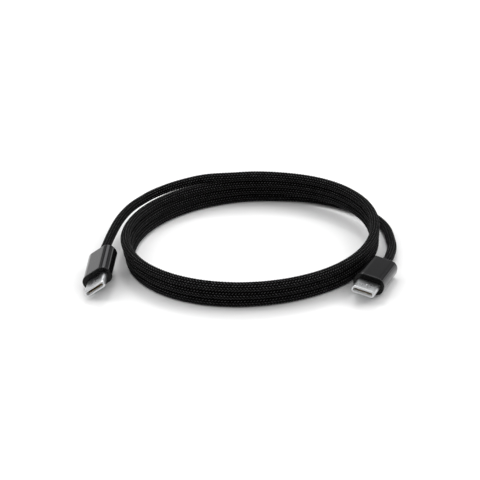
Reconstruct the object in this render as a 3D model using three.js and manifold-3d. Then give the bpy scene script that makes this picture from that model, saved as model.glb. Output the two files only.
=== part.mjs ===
// Charging cable with a USB-C plug at each end, lying in a flat coil of three and a half turns.
// Millimetres, +Z up. The origin is on the table, under the middle of the two plugs.
import * as THREE from 'three';
import { mergeVertices } from 'three/addons/utils/BufferGeometryUtils.js';
import Module from 'manifold-3d';

const wasm = await Module();
wasm.setup();

// ---------------------------------------------------------------- driving dimensions

const CABLE_DIAMETER = 3.2;
const CABLE_RADIUS = CABLE_DIAMETER / 2;
const CORD_GAP = 0.3; // between a length of cord and what it meets
const FIT = 0.1; // clearance between pieces that touch inside a plug
const THROUGH = 0.5; // how far a cutter runs past the face it opens

// The coil: strands stacked on each other, four high at the back and three elsewhere.
// Angles in the coil run clockwise seen from above, and start at its left end (-X).
const COIL = {
  centre: [3.5, 28.2],
  radius: 42.0, // to the middle of the lowest strand
  oval: 2.2, // how much longer and shorter the two diagonals are than the radius
  spread: 0.6, // how far the strands wander to each side of a straight stack
  strandPitch: 3.03, // height from one strand to the next
  lean: [-0.18, -0.17], // sideways shift of the stack per millimetre of height
  joinAngles: [45, 75], // where the top strand climbs on to the stack
  dropAngles: [120, 230], // where every strand steps down a level
  segments: 44,
};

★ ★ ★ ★

Work instructions:
Give back the listing exactly, please, from its first line to the line containing "wasm.setup();", inclusive, and nothing past that line.

Exercise response:
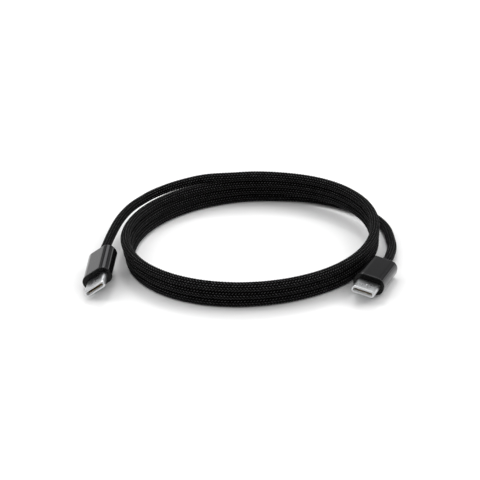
Reconstruct the object in this render as a 3D model using three.js and manifold-3d. Then give the bpy scene script that makes this picture from that model, saved as model.glb. Output the two files only.
=== part.mjs ===
// Charging cable with a USB-C plug at each end, lying in a flat coil of three and a half turns.
// Millimetres, +Z up. The origin is on the table, under the middle of the two plugs.
import * as THREE from 'three';
import { mergeVertices } from 'three/addons/utils/BufferGeometryUtils.js';
import Module from 'manifold-3d';

const wasm = await Module();
wasm.setup();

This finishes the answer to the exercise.